After the opening hours, by design, Paper Mario The Origami King encourages you to avoid or flee battles, as they drastically slow the pace of the game, offer no meaningful reward and frankly become pointless; there’s no point battling just to earn coins to spend on items for the next battle you don’t need to do. There are some linear dungeon-style segments where clearing out enemies enables you to progress, reminiscent of the classic Paper Mario design. Here, defeating waves of enemies serves a purpose and can be appreciated, but in general play combat quickly becomes tedious.
Boss fights are a different beast and flip the state of play, with the boss in the centre of the ring — like they are standing on the bullseye of a dartboard — and Mario stranded on the outside. With no other enemies the mix, Mario has to make his way to the centre by arranging the rings, which contain arrows pushing him in a certain different, attacks, power-ups or items. Each boss has its own unique hook, which introduces an element of trial and error that doesn’t exist in normal combat. It’s a different take of the puzzles within combat design, and you may even fail against some of the tougher folded head honchos on the first attempt; but that’s rare, and when it does occur, it’s merely a matter of remembering the pattern to ensure a resounding victory during the rematch.
The more I dwell on combat, the more I loathe how much time it takes away from the wider experience, which is delightful. The open world design is fantastic, and hunting for collectibles becomes a game within itself — and for many, saving crinkled Toads will become an honorary primary objective. The puzzles are fun to solve and require some forethought, especially when you nab a key item well before it is actually required, but that’s the nature of a genuine open world. The streamers guide your journey, but Mario is fairly free to wander beyond the beaten path and find his way into hidden nooks and crannies.
You will want to explore because, in handheld mode or on TV, Paper Mario The Origami King looks fantastic. The crisp lines and vibrant colours are an amazing sight to behold, and the variety of environments look like they have been pulled directly from a level design art show — the art of Paper Mario would make a fantastic display when PAX returns from hibernation.

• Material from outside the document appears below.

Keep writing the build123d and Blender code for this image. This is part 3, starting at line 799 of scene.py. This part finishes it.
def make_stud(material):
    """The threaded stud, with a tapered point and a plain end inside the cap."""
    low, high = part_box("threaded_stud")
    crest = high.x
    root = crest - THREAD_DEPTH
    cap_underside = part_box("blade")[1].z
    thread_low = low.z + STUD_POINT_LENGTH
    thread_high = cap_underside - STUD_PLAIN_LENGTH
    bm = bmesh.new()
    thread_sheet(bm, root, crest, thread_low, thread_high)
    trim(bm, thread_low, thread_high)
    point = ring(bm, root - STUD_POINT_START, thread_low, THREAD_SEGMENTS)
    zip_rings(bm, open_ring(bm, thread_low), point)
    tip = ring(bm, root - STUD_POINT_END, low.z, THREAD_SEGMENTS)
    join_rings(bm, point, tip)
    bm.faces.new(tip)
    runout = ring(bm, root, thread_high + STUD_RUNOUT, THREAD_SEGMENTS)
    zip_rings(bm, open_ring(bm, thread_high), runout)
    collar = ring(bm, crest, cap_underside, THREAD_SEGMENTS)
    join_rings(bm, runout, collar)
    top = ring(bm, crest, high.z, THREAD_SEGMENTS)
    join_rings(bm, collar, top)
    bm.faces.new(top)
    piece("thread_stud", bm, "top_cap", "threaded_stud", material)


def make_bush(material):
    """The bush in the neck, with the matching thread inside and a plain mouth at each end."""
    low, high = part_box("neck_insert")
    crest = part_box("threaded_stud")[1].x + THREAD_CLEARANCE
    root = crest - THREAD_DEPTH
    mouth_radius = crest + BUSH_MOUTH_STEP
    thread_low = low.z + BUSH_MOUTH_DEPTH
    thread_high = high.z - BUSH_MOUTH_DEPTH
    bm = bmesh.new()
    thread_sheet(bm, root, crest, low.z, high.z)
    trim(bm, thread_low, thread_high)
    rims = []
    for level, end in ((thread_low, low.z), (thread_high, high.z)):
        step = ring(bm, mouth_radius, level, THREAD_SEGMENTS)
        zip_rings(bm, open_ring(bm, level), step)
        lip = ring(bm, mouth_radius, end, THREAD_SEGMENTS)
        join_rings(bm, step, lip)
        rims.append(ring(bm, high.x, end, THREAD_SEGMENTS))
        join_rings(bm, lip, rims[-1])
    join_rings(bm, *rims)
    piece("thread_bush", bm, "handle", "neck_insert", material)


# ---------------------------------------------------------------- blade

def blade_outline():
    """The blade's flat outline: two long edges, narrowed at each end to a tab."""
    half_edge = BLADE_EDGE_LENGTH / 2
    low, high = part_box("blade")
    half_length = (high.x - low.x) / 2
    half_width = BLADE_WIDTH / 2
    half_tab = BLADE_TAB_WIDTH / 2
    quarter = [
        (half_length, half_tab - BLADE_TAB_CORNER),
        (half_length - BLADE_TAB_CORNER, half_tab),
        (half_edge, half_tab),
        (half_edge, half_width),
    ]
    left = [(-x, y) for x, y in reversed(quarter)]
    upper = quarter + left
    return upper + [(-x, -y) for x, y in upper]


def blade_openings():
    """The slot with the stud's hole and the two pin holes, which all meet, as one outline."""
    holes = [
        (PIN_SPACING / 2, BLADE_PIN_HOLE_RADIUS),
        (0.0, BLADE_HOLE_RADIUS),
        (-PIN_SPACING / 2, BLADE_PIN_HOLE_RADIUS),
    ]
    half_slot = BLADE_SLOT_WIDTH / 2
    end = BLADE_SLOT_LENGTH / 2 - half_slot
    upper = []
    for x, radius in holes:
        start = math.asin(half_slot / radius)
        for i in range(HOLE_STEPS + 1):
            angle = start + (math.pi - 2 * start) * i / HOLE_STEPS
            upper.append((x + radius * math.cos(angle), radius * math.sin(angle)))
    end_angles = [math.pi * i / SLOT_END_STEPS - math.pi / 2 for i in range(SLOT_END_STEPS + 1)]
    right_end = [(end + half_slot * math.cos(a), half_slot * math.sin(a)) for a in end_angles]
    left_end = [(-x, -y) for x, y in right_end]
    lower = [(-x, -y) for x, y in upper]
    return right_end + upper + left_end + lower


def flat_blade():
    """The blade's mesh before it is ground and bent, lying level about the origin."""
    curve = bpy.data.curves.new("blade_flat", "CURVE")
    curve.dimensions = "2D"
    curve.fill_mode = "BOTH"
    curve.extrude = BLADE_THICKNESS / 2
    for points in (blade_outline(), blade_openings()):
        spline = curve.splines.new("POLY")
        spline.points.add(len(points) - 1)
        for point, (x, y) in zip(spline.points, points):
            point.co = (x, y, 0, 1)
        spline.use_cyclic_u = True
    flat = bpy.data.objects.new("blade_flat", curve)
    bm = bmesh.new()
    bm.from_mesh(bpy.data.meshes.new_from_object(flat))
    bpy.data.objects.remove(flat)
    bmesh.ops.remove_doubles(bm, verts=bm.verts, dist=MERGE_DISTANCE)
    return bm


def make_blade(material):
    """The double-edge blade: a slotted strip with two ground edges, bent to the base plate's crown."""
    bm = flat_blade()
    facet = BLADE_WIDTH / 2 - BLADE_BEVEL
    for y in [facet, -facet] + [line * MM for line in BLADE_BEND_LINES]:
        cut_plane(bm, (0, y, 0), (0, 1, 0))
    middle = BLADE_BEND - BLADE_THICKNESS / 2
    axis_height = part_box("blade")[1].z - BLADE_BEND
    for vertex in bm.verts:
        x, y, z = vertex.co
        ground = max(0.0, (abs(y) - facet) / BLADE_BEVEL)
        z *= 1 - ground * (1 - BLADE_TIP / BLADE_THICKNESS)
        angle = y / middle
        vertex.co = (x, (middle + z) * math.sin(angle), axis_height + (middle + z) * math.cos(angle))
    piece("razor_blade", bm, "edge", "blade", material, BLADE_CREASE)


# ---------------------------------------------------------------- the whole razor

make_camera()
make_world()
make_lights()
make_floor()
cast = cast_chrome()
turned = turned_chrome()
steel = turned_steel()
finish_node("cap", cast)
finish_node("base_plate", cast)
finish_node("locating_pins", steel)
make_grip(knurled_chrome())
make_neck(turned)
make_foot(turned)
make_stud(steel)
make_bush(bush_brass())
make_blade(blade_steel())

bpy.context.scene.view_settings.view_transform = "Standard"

Paper Mario The Origami King is a delightfully charming game, with a vibrant open world to explore and endearing characters that are genuinely funny, so long as you can handle a healthy dose of dad jokes. While the open world design is a strong step forward, the slow combat system is completely at odds with the action-adventure focus. With no worthwhile reward for completing these tedious encounters, The Origami King encourages you to explore its varied world while avoiding unessential combat. Paper Mario has long retired its role-playing origins and firmly established itself as an action-adventure game. It has nailed the adventure game, but is still working out how to best apply the action.